As the saying goes, “We’ve come a long way, baby.” Today’s traveler is hungry for this type of voyage—seeking out destinations that are truly off the beaten path, ones that are most certainly on their bucket list. “We believe strongly that we are in a new age of travel,” points out Jacinta McEvoy, v.p., worldwide sales, Lindblad Expeditions. “Expedition travel provides the most outstanding experiences possible, exploring the world’s most remarkable places. People are increasingly seeking true exploration, access to remote places….” Adds Gordon Dirker, managing director, Hurtigruten North America, “People are looking for new destinations and experiences and are looking to immerse themselves and broaden their horizons.” John Delaney, sr. v.p., marketing and sales, Seabourn, concurs, noting that, “Travel agents should be looking for those signs that point to a client who wants to get off the ship and come away with immersive experiences they may never have had before.” And “surprisingly,” as Candie Steinman, MCC, franchise owner, Dream Vacations, points out, “the passengers that choose expedition cruising are usually those who have done land vacations or other adventure-based travel, rather than your typical cruise passenger.”
The demand is certainly there for expedition cruising, most especially when the cruise includes exploring the continent of Antarctica. Says Dirker, “We have seen a huge growth in Antarctica, and tripled our capacity for 2017 as a result of this demand.” Look over the expedition cruises we’ve selected for this feature, and as you go through your mental Rolodex keep in mind what McEvoy notes regarding your client base. “Travel advisors need to look at their client base, and start with those that are more adventurous, curious, intelligent, well-traveled, well-educated with a passion for learning about the wonders of the world.” And although these cruises do tend to be high-priced, don’t let that deter you from reaching out to just the right client, because as Steinman points out, “Most passengers realize costs before talking to their agents. They know this is a very specialized trip and as most are very inclusive, the cost factor is not a real problem.”
Hurtigruten, which started expedition voyages to the Antarctic Peninsula in 2002, offers two vessels for Antarctica voyages.

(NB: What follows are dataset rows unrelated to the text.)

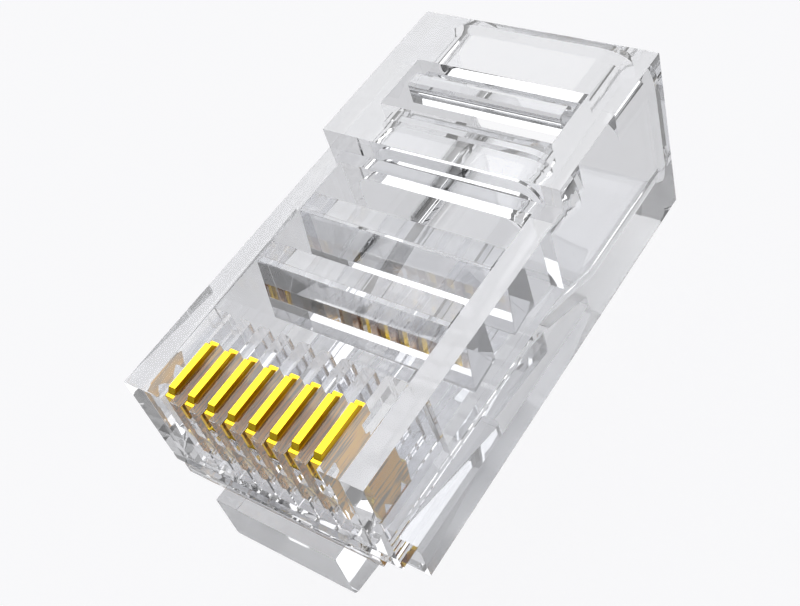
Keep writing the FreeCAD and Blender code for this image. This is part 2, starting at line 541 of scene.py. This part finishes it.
@dataclass
class HousingMoulding(Moulding):
    """The housing, with the hairline gap that stands between the comb and each side wall."""

    gap_place: float = 4.77
    gap_thickness: float = 0.03
    gap_front: float = 0.03
    gap_rear: float = 4.38
    gap_top: float = 2.62
    gap_foot: float = -1.80

    def _inside(self, mesh: bpy.types.Mesh) -> None:
        """Adds both gaps as closed boxes that face inwards, because they are air in the plastic.

        Args:
            mesh: The housing's finished mesh, in metres.
        """
        shape = bmesh.new()
        shape.from_mesh(mesh)
        size = Vector((self.gap_thickness, self.gap_rear - self.gap_front, self.gap_top - self.gap_foot))
        middle_y = (self.gap_front + self.gap_rear) / 2
        middle_z = (self.gap_top + self.gap_foot) / 2
        for side in (-1, 1):
            middle = Vector((side * self.gap_place, middle_y, middle_z))
            place = Matrix.Translation(middle * MM) @ Matrix.Diagonal((*(size * MM), 1.0))
            made = bmesh.ops.create_cube(shape, size=1.0, matrix=place)["verts"]
            walls = {face for corner in made for face in corner.link_faces}
            bmesh.ops.reverse_faces(shape, faces=list(walls))
        shape.to_mesh(mesh)
        shape.free()


@dataclass
class ContactRow:
    """The eight blade contacts. One tree extrudes and places the blade, once for each body."""

    count: int = 8
    pitch: float = 1.02
    thickness: float = 0.35
    front: float = 0.20
    length: float = 2.86
    stand: float = 0.20
    crown_step: float = 0.23
    crown_inset: float = 0.30
    crown_slope: float = 0.17
    head_height: float = 1.14
    neck_setback: float = 0.60
    neck_length: float = 1.70
    neck_height: float = 1.03
    blade_setback: float = 0.31
    blade_length: float = 2.19
    barb_rise: float = 0.17
    tine_height: float = 1.23
    tine_notch: float = 0.70
    tine_tip: float = 0.12
    nose_top: float = 2.65
    side_fit: float = 0.056
    merge_distance: float = 0.001
    edge: Rounding = Rounding(radius=0.02)

    def _crown(self) -> list[tuple[float, float]]:
        """Works out the crown's outline from the side.

        Returns:
            Its corners as (Y, height over the nose's top).
        """
        rear = self.front + self.length
        foot = self.stand - 2 * self.crown_step
        shelf = self.stand - self.crown_step
        slope_front = self.front + self.crown_inset - self.crown_slope
        slope_rear = rear - self.crown_inset + self.crown_slope
        return [
            (slope_front, foot),
            (slope_front, shelf),
            (self.front + self.crown_inset, self.stand),
            (rear - self.crown_inset, self.stand),
            (slope_rear, shelf),
            (slope_rear, foot),
        ]

    def _body(self) -> list[tuple[float, float]]:
        """Works out the outline of the head, the neck and the three tines from the side.

        The outer tines have tips as wide as tine_tip, and the middle one's is twice as wide.

        Returns:
            Its corners as (Y, height over the nose's top).
        """
        rear = self.front + self.length
        shelf = self.stand - self.crown_step
        head = shelf - self.head_height
        neck_front = self.front + self.neck_setback
        neck_rear = neck_front + self.neck_length
        neck = head - self.neck_height
        blade_front = self.front + self.blade_setback
        blade_rear = blade_front + self.blade_length
        shoulder = neck - self.barb_rise
        tip = shoulder - self.tine_height
        notch = tip + self.tine_notch
        half = self.tine_tip / 2
        quarter = self.blade_length / 4
        outer = quarter / 2
        middle = blade_front + self.blade_length / 2
        return [
            (self.front, shelf),
            (rear, shelf),
            (rear, head),
            (neck_rear, head),
            (neck_rear, neck),
            (blade_rear, shoulder),
            (blade_rear - outer + half, tip),
            (blade_rear - outer - half, tip),
            (middle + quarter, notch),
            (middle + 2 * half, tip),
            (middle - 2 * half, tip),
            (middle - quarter, notch),
            (blade_front + outer + half, tip),
            (blade_front + outer - half, tip),
            (blade_front, shoulder),
            (neck_front, neck),
            (neck_front, head),
            (self.front, head),
        ]

    def _outlines(self) -> bpy.types.Mesh:
        """Draws the crown and the body as two flat faces that face -X.

        Below the nose's top the blade fills its slot, so that the clear plastic shows its flanks. Each
        point's growth attribute says how much thicker than the strip the blade is there, on each side.

        Returns:
            The mesh, in millimetres.
        """
        places = []
        faces = []
        growth = []
        for outline, wider in ((self._crown(), 0.0), (self._body(), self.side_fit)):
            faces.append([len(places) + i for i in range(len(outline))])
            places += [(0.0, y, self.nose_top + z) for y, z in outline]
            growth += [wider] * len(outline)
        mesh = bpy.data.meshes.new("blade_outlines")
        mesh.from_pydata(places, [], faces)
        mesh.update()
        if mesh.polygons[0].normal.x > 0:
            mesh.flip_normals()
        mesh.attributes.new("growth", "FLOAT", "POINT").data.foreach_set("value", growth)
        return mesh

    def _tree(self) -> bpy.types.NodeTree:
        """Builds the tree that turns the outlines into one blade at its place in the row.

        Returns:
            The tree, with an input for each size, the blade's number and its finish.
        """
        tree = bpy.data.node_groups.new("contact_blade", "GeometryNodeTree")
        graph = Graph(tree)
        interface = tree.interface
        interface.new_socket("Outlines", in_out="INPUT", socket_type="NodeSocketGeometry")
        for name in ("Pitch", "Thickness", "Number", "Count"):
            interface.new_socket(name, in_out="INPUT", socket_type="NodeSocketFloat")
        interface.new_socket("Finish", in_out="INPUT", socket_type="NodeSocketMaterial")
        interface.new_socket("Blade", in_out="OUTPUT", socket_type="NodeSocketGeometry")
        given = graph.add("NodeGroupInput").outputs
        growth = graph.add("GeometryNodeInputNamedAttribute", {"data_type": "FLOAT"}, {"Name": "growth"})
        half = graph.value(given["Thickness"]) / 2.0 + graph.value(growth.outputs["Attribute"])
        middle = (graph.value(given["Count"]) + 1.0) / 2.0
        place = (graph.value(given["Number"]) - middle) * graph.value(given["Pitch"])
        start = graph.add("ShaderNodeCombineXYZ", {}, {"X": place - half})
        near = graph.add(
            "GeometryNodeSetPosition", {}, {"Geometry": given["Outlines"], "Offset": start.outputs[0]}
        )
        across = graph.add("ShaderNodeCombineXYZ", {}, {"X": 1.0})
        body = graph.add(
            "GeometryNodeExtrudeMesh",
            {"mode": "FACES"},
            {"Mesh": near.outputs[0], "Offset": across.outputs[0], "Offset Scale": half * 2.0},
        )
        rest = graph.add("GeometryNodeFlipFaces", {}, {"Mesh": body.outputs["Mesh"]})
        both = graph.add("GeometryNodeJoinGeometry")
        tree.links.new(near.outputs[0], both.inputs[0])
        tree.links.new(rest.outputs[0], both.inputs[0])
        closed = graph.add(
            "GeometryNodeMergeByDistance",
            {},
            {"Geometry": both.outputs[0], "Distance": self.merge_distance},
        )
        smooth = graph.add("GeometryNodeSetShadeSmooth", {}, {"Geometry": closed.outputs[0]})
        real = graph.add("GeometryNodeRealizeInstances", {}, {"Geometry": smooth.outputs[0]})
        dressed = graph.add(
            "GeometryNodeSetMaterial", {}, {"Geometry": real.outputs[0], "Material": given["Finish"]}
        )
        graph.add("NodeGroupOutput", {}, {0: dressed.outputs[0]})
        return tree

    def build(self, finish: bpy.types.Material) -> list[bpy.types.Object]:
        """Makes each blade and seats it.

        Args:
            finish: The gold.

        Returns:
            The blades, from the first contact on.
        """
        tree = self._tree()
        blades = []
        for number in range(1, self.count + 1):
            node = f"contact_{number}"
            draft = add_object(node + "_draft", self._outlines())
            modifier = draft.modifiers.new("blade", "NODES")
            modifier.node_group = tree
            given = {
                "Pitch": self.pitch,
                "Thickness": self.thickness,
                "Number": float(number),
                "Count": float(self.count),
                "Finish": finish,
            }
            for item in tree.interface.items_tree:
                if item.in_out == "INPUT" and item.name in given:
                    modifier[item.identifier] = given[item.name]
            self.edge.apply(draft)
            piece = add_object(node + "_blade", plain_mesh(draft, node + "_blade"))
            bpy.data.objects.remove(draft)
            seat(piece, node, node)
            blades.append(piece)
        return blades


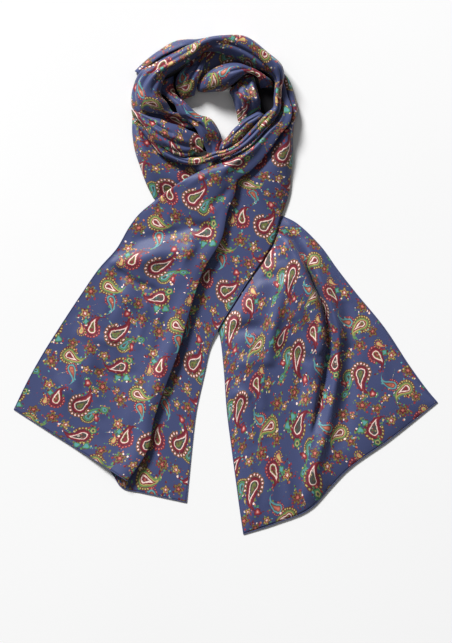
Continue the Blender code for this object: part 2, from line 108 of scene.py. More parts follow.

Midnatsol only recently began its Antarctica expeditions, sailing to Antarctica this summer and then over Christmas taking cruisers on adventures to Patagonia and Antarctica. The Midnatsol, which carries a maximum of 500 passengers and provides, as the company says, Discovery Style Voyages, offers seven itineraries, including the 17-day Southern Hemisphere Adventure: South America and Antarctica, departing March 1, 2017 with rates starting at $6,250. It sails from the mountainous peaks of the Chilean fjords to the icy plains of Antarctica, settling in for several days, and featuring up-close encounters with penguins and fur seals, as well as kayaking and hiking. There are also scenic flight options and Falkland Islands sightseeing, and, if weather permits, going ashore at Cape Horn. And, points out Dirker, the line is capable “of catering to families with our Young
Lindblad Expeditions-National Geographic
The cruise line offers three Antarctica itineraries aboard the 148-guest National Geographic Explorer and the 102-guest National Geographic Orion, including the 14-day Journey to Antarctica: The White Continent. Departures are in January, February, November and December, with rates for the Jan. 5, 2017 departure ranging from $13,360 to $25,480. The journey includes everything from exploring the environment via Zodiac and hiking summits to kayaking along a cliffside rookery and plenty of photo-ops of penguins (clients can even get photo tips from a National Geographic photographer). There’s also a very special sailing this October: the 18-day Historic Adventure & Extravaganza in South Georgia & The Falklands on board both Orion and Explorer. The journey, which will re-create the historic South Georgia traverse to celebrate the line’s 50th anniversary and the ending of the Shackleton 100th, will afford passengers the opportunity to hike in the footsteps of Sir Ernest Shackleton and will sail with celebrated mountaineers, plus there’ll be plenty of hiking, kayaking and Zodiac-based exploration. Rates begin at $15,930; book by Sept. 30 for complimentary roundtrip international and charter airfare.
For 2017, Ponant will offer a new Antarctica expedition, departing in March and sailing aboard Le Lyrial. The 22-day Journey in Southern Lands departs from Ushuaia in Argentina and visits the Falkland Islands, and South Georgia Island, with its final destination in Cape Town. Along the way, clients will view king penguins, humpback whales, and elephant and fur seals as they discover three of the most isolated islands in the world: Tristan da Cunha, a volcanic and mountainous land; the UNESCO World Heritage Site, Gough Island, home to one of the world’s largest seabird colonies; and Nightingale Island, a refuge for many penguins. Rates start at $10,610.
If your clients want to celebrate the December holidays in Antarctica, Seabourn offers a 24-day Holiday Antarctica, Patagonia & South Georgia Island itinerary on board the Seabourn Quest. It departs Dec. 19 from Valparaiso, Chile, and includes several days in Antarctica. There’s also scenic cruising of the Gulf of Corcovado, El Brujo Glacier and the Beagle Channel, as well as a couple of days spent in South Georgia Island. Keep in mind, too, that last November Seabourn debuted Ventures by Seabourn kayak excursions in Antarctica. The kayaks launch directly from the ship’s fold-out watersports marina, offering guests the opportunity to explore Antarctica’s scenery and wildlife close up and at sea level. Guests paddle amidst white-blue icebergs, penguins, seals and other wildlife in specially designed cold climate dry suits. In addition to Antarctica, Ventures by Seabourn optional kayak excursions are offered at South Georgia Island and Port Stanley (Falkland Islands/ Islas Malvinas). With experiences like these, it’s easy to see why, as Delaney says, “cruises with an expeditionary component are growing in popularity.”